▶ _What the exercise asks_
Below you will find a set of lines. Repeat them all exactly.

▶ _Supplied data_
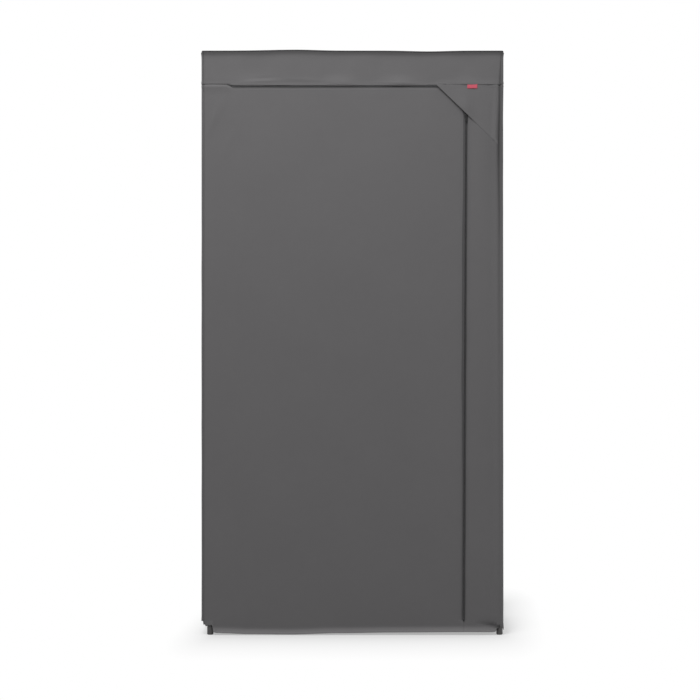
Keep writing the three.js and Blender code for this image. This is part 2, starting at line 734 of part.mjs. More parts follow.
// Corner gusset: a sewn triangle that bulges over the sliders, open along its slanting edge
function cornerGusset() {
  const right = halfWidth - gusset.rightInset;
  const left = right - gusset.wide;
  const top = seamZ + gusset.top;
  const low = top - gusset.height;
  const mouth = new THREE.Vector2(right - left, low - top).normalize();
  const inward = new THREE.Vector2(-mouth.y, mouth.x);
  const puffAt = new THREE.Vector2((left + right) / 2, (top + low) / 2);
  const proud = (x, z) => {
    const deep = new THREE.Vector2(x - left, z - top).dot(inward);
    const lift = smooth(1 - deep / gusset.mouth) * smooth((top - z) / gusset.climb);
    const ends = smooth((right - x) / gusset.foot) * smooth((x - left) / slider.wide);
    const away = puffAt.distanceTo(new THREE.Vector2(x, z));
    const puff = gusset.puff * Math.exp(-((away / gusset.foot) ** 2));
    return gusset.base + (gusset.lift + puff) * lift * ends;
  };
  const xs = [...spread(left, left + 2 * slider.wide, 3), ...spread(left + 4 * slider.wide, right, 8)];
  const zs = [...spread(low, top - 3 * gusset.top, 8), ...spread(top - 2 * gusset.top, top, 4)];
  const outline = [[left, top], [right, low], [right, top]];
  return cutOut(sheet(xs, zs, yFront, proud, cloth.thick), outline);
}
piece("corner_gusset", cornerGusset(), "cloth");

function seamTab() {
  const top = seamZ + tab.high - tab.drop;
  const outer = yFront - tab.proud - tab.thick;
  const right = halfWidth - tab.rightInset;
  return block(point(right - tab.wide, outer, top - tab.high), point(right, outer + tab.thick, top));
}
piece("seam_tab", seamTab(), "tab");

export default part;
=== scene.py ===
"""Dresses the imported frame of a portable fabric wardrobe.

Metres, +Z up, and the front faces -Y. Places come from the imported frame, and every piece rides on it.
"""

import math

import bpy
from mathutils import Matrix, Vector, noise


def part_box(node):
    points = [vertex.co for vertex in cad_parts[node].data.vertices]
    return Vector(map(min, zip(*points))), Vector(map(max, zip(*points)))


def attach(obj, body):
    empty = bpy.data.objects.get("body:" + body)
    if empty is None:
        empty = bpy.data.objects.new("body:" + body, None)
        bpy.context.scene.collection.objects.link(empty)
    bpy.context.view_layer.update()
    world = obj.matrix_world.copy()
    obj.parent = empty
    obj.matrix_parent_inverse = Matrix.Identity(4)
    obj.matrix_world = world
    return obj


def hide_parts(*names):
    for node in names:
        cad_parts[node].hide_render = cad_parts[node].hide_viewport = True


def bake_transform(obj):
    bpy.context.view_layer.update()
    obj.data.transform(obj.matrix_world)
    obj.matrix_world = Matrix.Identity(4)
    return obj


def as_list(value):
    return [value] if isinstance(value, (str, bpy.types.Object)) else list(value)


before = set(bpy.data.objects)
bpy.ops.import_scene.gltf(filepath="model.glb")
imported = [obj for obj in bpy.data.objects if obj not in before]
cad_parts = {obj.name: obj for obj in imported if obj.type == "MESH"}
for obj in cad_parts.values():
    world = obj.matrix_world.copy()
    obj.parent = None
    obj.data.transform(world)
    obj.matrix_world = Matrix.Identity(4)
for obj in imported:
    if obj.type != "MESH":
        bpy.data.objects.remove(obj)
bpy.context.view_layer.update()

bl_info = {
    "name": "Portable Fabric Wardrobe",
    "version": (1, 0, 0),
    "blender": (4, 5, 0),
    "location": "View3D > Sidebar > Wardrobe",
    "description": "Dresses the packed frame of a portable fabric wardrobe",
    "category": "Add Mesh",
}

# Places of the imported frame
SEAM, HEADER_TOP = (corner.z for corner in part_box("header_left"))
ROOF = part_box("cover_roof")[0].z
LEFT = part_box("cover_left")[0].x
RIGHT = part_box("cover_right")[1].x
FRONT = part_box("front_column")[0].y
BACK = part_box("cover_back")[1].y
GUSSET_LOW, GUSSET_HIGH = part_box("corner_gusset")
SIDES = {"left": Vector((1, 0, 0)), "right": Vector((-1, 0, 0))}
ENDS = {"front": Vector((0, 1, 0)), "back": Vector((0, -1, 0))}
ORIGIN = Vector((0, 0, 0))
UP = Vector((0, 0, 1))
OUTWARD = Vector((0, -1, 0))


def number(label, words, default, **more):
    """A number that a user may change."""
    return bpy.props.FloatProperty(name=label, description=words, default=default, **more)


def length(label, words, default):
    """A length that a user may change."""
    return number(label, words, default, unit="LENGTH", precision=5)


def colour(label, words, default):
    """A colour that a user may change."""
    more = {"subtype": "COLOR", "size": 3, "min": 0, "max": 1}
    return bpy.props.FloatVectorProperty(name=label, description=words, default=default, **more)


def settings(group):
    """One of the groups of settings that a user may change."""
    return getattr(bpy.context.scene, "wardrobe_" + group)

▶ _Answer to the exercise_
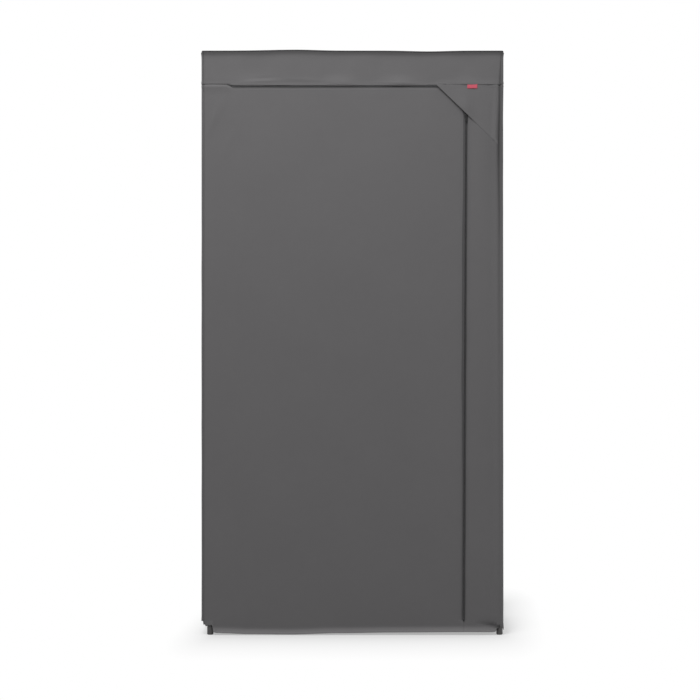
Keep writing the three.js and Blender code for this image. This is part 2, starting at line 734 of part.mjs. More parts follow.
// Corner gusset: a sewn triangle that bulges over the sliders, open along its slanting edge
function cornerGusset() {
  const right = halfWidth - gusset.rightInset;
  const left = right - gusset.wide;
  const top = seamZ + gusset.top;
  const low = top - gusset.height;
  const mouth = new THREE.Vector2(right - left, low - top).normalize();
  const inward = new THREE.Vector2(-mouth.y, mouth.x);
  const puffAt = new THREE.Vector2((left + right) / 2, (top + low) / 2);
  const proud = (x, z) => {
    const deep = new THREE.Vector2(x - left, z - top).dot(inward);
    const lift = smooth(1 - deep / gusset.mouth) * smooth((top - z) / gusset.climb);
    const ends = smooth((right - x) / gusset.foot) * smooth((x - left) / slider.wide);
    const away = puffAt.distanceTo(new THREE.Vector2(x, z));
    const puff = gusset.puff * Math.exp(-((away / gusset.foot) ** 2));
    return gusset.base + (gusset.lift + puff) * lift * ends;
  };
  const xs = [...spread(left, left + 2 * slider.wide, 3), ...spread(left + 4 * slider.wide, right, 8)];
  const zs = [...spread(low, top - 3 * gusset.top, 8), ...spread(top - 2 * gusset.top, top, 4)];
  const outline = [[left, top], [right, low], [right, top]];
  return cutOut(sheet(xs, zs, yFront, proud, cloth.thick), outline);
}
piece("corner_gusset", cornerGusset(), "cloth");

function seamTab() {
  const top = seamZ + tab.high - tab.drop;
  const outer = yFront - tab.proud - tab.thick;
  const right = halfWidth - tab.rightInset;
  return block(point(right - tab.wide, outer, top - tab.high), point(right, outer + tab.thick, top));
}
piece("seam_tab", seamTab(), "tab");

export default part;
=== scene.py ===
"""Dresses the imported frame of a portable fabric wardrobe.

Metres, +Z up, and the front faces -Y. Places come from the imported frame, and every piece rides on it.
"""

import math

import bpy
from mathutils import Matrix, Vector, noise


def part_box(node):
    points = [vertex.co for vertex in cad_parts[node].data.vertices]
    return Vector(map(min, zip(*points))), Vector(map(max, zip(*points)))


def attach(obj, body):
    empty = bpy.data.objects.get("body:" + body)
    if empty is None:
        empty = bpy.data.objects.new("body:" + body, None)
        bpy.context.scene.collection.objects.link(empty)
    bpy.context.view_layer.update()
    world = obj.matrix_world.copy()
    obj.parent = empty
    obj.matrix_parent_inverse = Matrix.Identity(4)
    obj.matrix_world = world
    return obj


def hide_parts(*names):
    for node in names:
        cad_parts[node].hide_render = cad_parts[node].hide_viewport = True


def bake_transform(obj):
    bpy.context.view_layer.update()
    obj.data.transform(obj.matrix_world)
    obj.matrix_world = Matrix.Identity(4)
    return obj


def as_list(value):
    return [value] if isinstance(value, (str, bpy.types.Object)) else list(value)


before = set(bpy.data.objects)
bpy.ops.import_scene.gltf(filepath="model.glb")
imported = [obj for obj in bpy.data.objects if obj not in before]
cad_parts = {obj.name: obj for obj in imported if obj.type == "MESH"}
for obj in cad_parts.values():
    world = obj.matrix_world.copy()
    obj.parent = None
    obj.data.transform(world)
    obj.matrix_world = Matrix.Identity(4)
for obj in imported:
    if obj.type != "MESH":
        bpy.data.objects.remove(obj)
bpy.context.view_layer.update()

bl_info = {
    "name": "Portable Fabric Wardrobe",
    "version": (1, 0, 0),
    "blender": (4, 5, 0),
    "location": "View3D > Sidebar > Wardrobe",
    "description": "Dresses the packed frame of a portable fabric wardrobe",
    "category": "Add Mesh",
}

# Places of the imported frame
SEAM, HEADER_TOP = (corner.z for corner in part_box("header_left"))
ROOF = part_box("cover_roof")[0].z
LEFT = part_box("cover_left")[0].x
RIGHT = part_box("cover_right")[1].x
FRONT = part_box("front_column")[0].y
BACK = part_box("cover_back")[1].y
GUSSET_LOW, GUSSET_HIGH = part_box("corner_gusset")
SIDES = {"left": Vector((1, 0, 0)), "right": Vector((-1, 0, 0))}
ENDS = {"front": Vector((0, 1, 0)), "back": Vector((0, -1, 0))}
ORIGIN = Vector((0, 0, 0))
UP = Vector((0, 0, 1))
OUTWARD = Vector((0, -1, 0))


def number(label, words, default, **more):
    """A number that a user may change."""
    return bpy.props.FloatProperty(name=label, description=words, default=default, **more)


def length(label, words, default):
    """A length that a user may change."""
    return number(label, words, default, unit="LENGTH", precision=5)


def colour(label, words, default):
    """A colour that a user may change."""
    more = {"subtype": "COLOR", "size": 3, "min": 0, "max": 1}
    return bpy.props.FloatVectorProperty(name=label, description=words, default=default, **more)


def settings(group):
    """One of the groups of settings that a user may change."""
    return getattr(bpy.context.scene, "wardrobe_" + group)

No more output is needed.